4. Finally, PaDiM (stands for Patch Distribution Modeling Framework for Anomaly Detection and Localization) was proposed by Defard et al. The model consists of several parts: a pre-trained convolutional neural network for obtaining embeddings and a set of multivariate Gaussian distributions representing a normal class. Using a pre-trained network allows you not to waste time on training and does not require additional data, at the same time, to build Gaussian distributions, only a single run over the dataset is required, which saves time on training and essentially makes this plug-and-play model. The main idea of this architecture is that we, using a network pre-trained on ImageNet or other good datasets, pull out a feature map at different levels of the network. For example, one of the common implementations of this architecture uses ResNet-50, where feature extraction is performed after each Residual Block. After that, we fit all the maps that we received during the passage through the entire dataset into a normal multivariate distribution. After that, during inference, the Mahalanobis distance between the new image and the learned distribution is calculated. In 2022, PaDiM and its modifications showed SOTA or close to SOTA results on several datasets. And how will the authors now formulate the novelty of their solution?

Author Response

Answer:

The suggestions have been carefully considered, and as a result, the document's structure has been modified to align with MDPI's standards. Specifically, the "Discussion" section has been included in section 5.

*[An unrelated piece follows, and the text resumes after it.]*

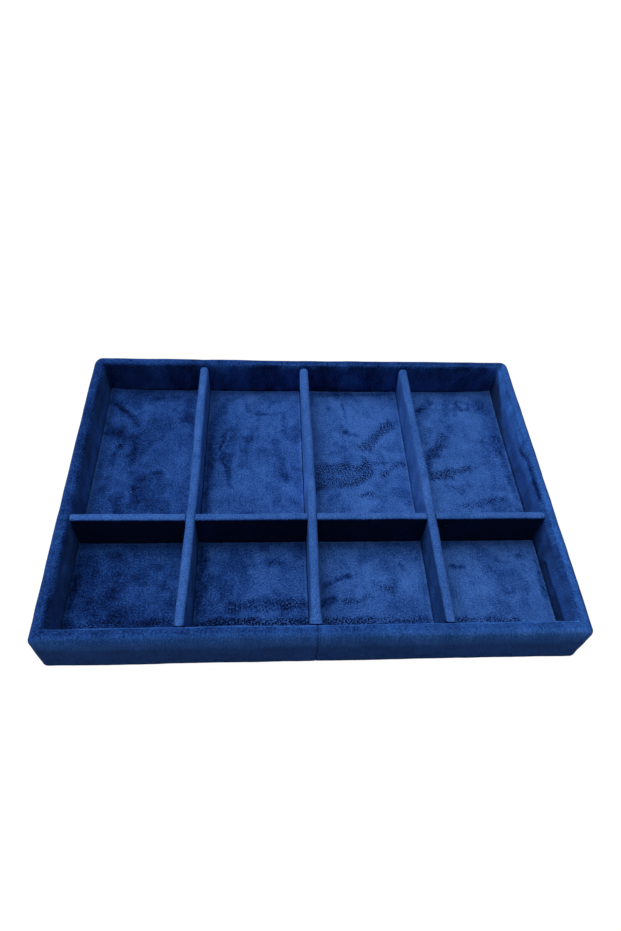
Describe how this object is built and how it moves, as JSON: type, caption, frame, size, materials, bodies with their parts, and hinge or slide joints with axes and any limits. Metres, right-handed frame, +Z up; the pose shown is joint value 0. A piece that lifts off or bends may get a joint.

The level of English is acceptable. The article is easy to read. The quality of the figures is acceptable. The article cites 22 sources, many of which are not relevant.

Answer:

Related Work (Section 2) has been restructured to include only citations directly relevant to the context of our proposed methodology. In Section 2.1, we have specified the models used for the evaluation based on the detections obtained as anomalies. Additionally, in Section 2.2, we have emphasized the significance of the selected super-resolution model for our experiments. The inclusion of several references has been reconsidered to ensure coherence and relevance in the section.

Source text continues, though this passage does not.